Dalam UU tersebut dijelaskan, bahwa imigran asal Pakistan, Bangladesh dan Afganistan hanya bisa mendapatkan kewarganegaraan Indonesia jika bukan muslim. UU tersebut juga mewajibkan muslim Indonesia membuktikan kewarganegaraannya.
Aturan ini pun langsung mendapatkan reaksi dari masyarakat muslim di Indonesia. Protes kelompok muslim di negara tersebut, mendapat respon dari kelompok Hindu konservatif yang mendukung aturan tersebut. Akibatnya, puluhan warga tewas dan ratusan lainnya mengalami luka.

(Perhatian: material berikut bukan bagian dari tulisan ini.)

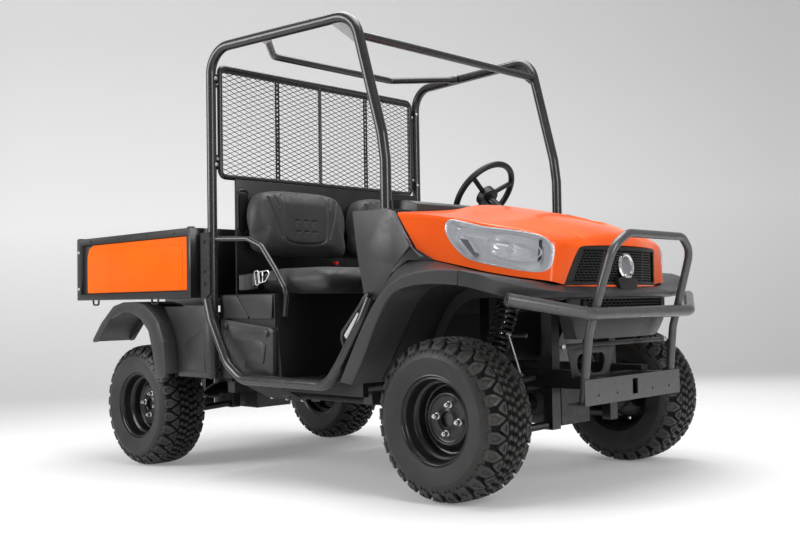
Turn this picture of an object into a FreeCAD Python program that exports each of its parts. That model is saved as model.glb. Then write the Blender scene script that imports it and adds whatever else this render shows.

Apa yang terjadi di India merupakan salah satu contoh masih adannya politik sektarianisme. Padahal, pola sektarianisme ini semestinya tidak diterapkan, karena berpotensi memicu melahirkan berbagai kekerasan.
Di negara-negara timur tengah pun juga mengalami hal yang sama. Ketika bibit sektarianisme masih menguat, disitulah potensi perpecahan akan muncul.
Dalam konteks Indonesia, politik sektarianisme juga pernah terjadi. Ketika memasuki tahun politik di 2017 silam, politik sektarianisme begitu menguat ketika pemilihan kepala daerah. Khususnya ketika pilkada DKI Jakarta, provokasi, ujaran kebencian dan berita bohong berkumpul menjadi satu dan memenuhi dunia maya.
Akibatnya amarah masyarakat tak terkendali ketika sentimen SARA dimunculkan. Tidak sedikit masyarakat yang ditetapkan menjadi tersangka, karena begitu aktif menebar kebencian.
Kondisi ini pun, akhirnya membangkitkan kelompok radikal untuk kembali muncul. Beruntung ketika itu potensi konflik berhasil diredam, dan kekhawatiran terjadinya konflik SARA tidak terjadi.
Meski demikian, bibit konflik itu belum sepenuhnya hilang. Masih ada kelompok-kelompok yang tak bertanggung jawab, yang secara masif menebarkan pesan kebencian di dunia maya.
Mereka itulah yang kadang secara sengaja menyebarkan berita bohong dan propaganda radikalisme di Indonesia. Apa yang terjadi di Suriah dan Iraq pernah dibawah ke Indonesia, sampai akhirnya melahirkan ratusan orang meninggalkan Indonesia dan bergabung dengan ISIS ketika itu.
Belajar dari pengalaman yang sudah, kita harus jeli terhadap setiap informasi yang berkembang. Jangan mudah terprovokasi dan terbujuk oleh janji-janji yang tidak masuk akal. Begitu juga dengan para elit politik yang sering menggunakan sentiment kebencian untuk menjatuhkan lawan politik, semestinya tidak lagi dilakukan.